- [What is expected] Count the lines below that contain the word "objects" and give only that number.

_ _ _

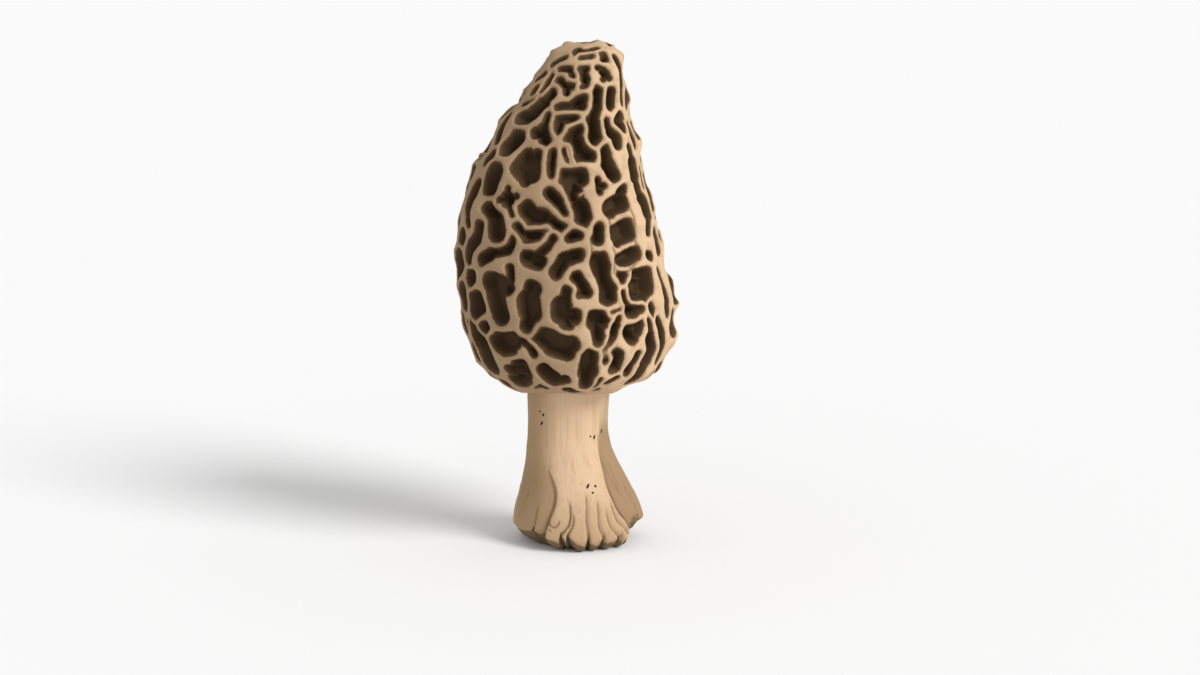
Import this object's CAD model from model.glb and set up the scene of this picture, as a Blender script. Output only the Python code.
import math

import bpy
import numpy as np
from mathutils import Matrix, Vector, noise


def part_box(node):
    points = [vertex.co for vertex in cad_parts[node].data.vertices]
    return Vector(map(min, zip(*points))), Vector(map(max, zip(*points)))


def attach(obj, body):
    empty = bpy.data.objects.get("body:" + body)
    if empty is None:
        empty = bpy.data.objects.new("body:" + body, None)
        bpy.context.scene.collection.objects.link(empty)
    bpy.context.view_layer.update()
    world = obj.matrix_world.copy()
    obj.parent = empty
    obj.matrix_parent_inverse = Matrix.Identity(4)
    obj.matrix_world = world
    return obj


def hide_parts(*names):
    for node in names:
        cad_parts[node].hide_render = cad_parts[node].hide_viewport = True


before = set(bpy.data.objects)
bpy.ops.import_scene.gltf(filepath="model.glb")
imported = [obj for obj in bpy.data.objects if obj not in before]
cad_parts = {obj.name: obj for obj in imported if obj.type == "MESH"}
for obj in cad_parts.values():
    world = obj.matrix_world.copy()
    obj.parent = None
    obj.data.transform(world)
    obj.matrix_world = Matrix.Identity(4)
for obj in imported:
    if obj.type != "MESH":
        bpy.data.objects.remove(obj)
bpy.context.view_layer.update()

MM = 0.001


# The fruit body. A morel grows as one piece of springy flesh, so the hollow stem, the pleated foot
# and the ridged cap are one skin. It is turned from one outline, and then its foot is folded, it is
# leaned along its growing line, and its cap is carved.

TOTAL_HEIGHT = 118.9  # mm, and so is every size below
LIP_HEIGHT = 37.5

# Turned outline as (radius, height): hollow, sole, foot, stem, cap margin, cap.
HOLLOW = [(0.0, 33.0), (3.2, 31.5), (4.6, 26.0), (4.8, 12.0), (5.0, 1.2), (5.6, 0.0)]
SOLE = [(8.5, 0.0), (11.6, 0.0)]
FOOT_AND_STEM = [(13.3, 0.6), (14.35, 2.3), (14.72, 2.8), (14.85, 4.9), (14.4, 8.0), (13.3, 11.6),
                 (11.9, 15.6), (10.75, 18.9), (9.9, 22.5), (9.35, 27.0), (9.45, 32.5), (9.75, 37.6),
                 (10.1, 39.2)]
CAP = [(10.7, 38.9), (11.7, 38.0), (13.2, LIP_HEIGHT), (15.4, 38.1), (18.5, 40.0), (21.6, 43.2), (23.6, 47.2),
       (24.5, 51.5), (25.0, 57.0), (24.8, 62.8), (24.2, 68.8), (23.5, 74.6), (22.6, 79.5), (21.3, 84.2),
       (19.9, 88.7), (18.5, 92.6), (17.0, 96.0), (15.3, 99.8), (13.6, 103.6), (12.1, 107.0), (10.8, 110.0),
       (9.1, 113.2), (6.9, 115.9), (4.1, 117.9), (0.0, TOTAL_HEIGHT)]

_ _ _

- [Response to the exercise] 6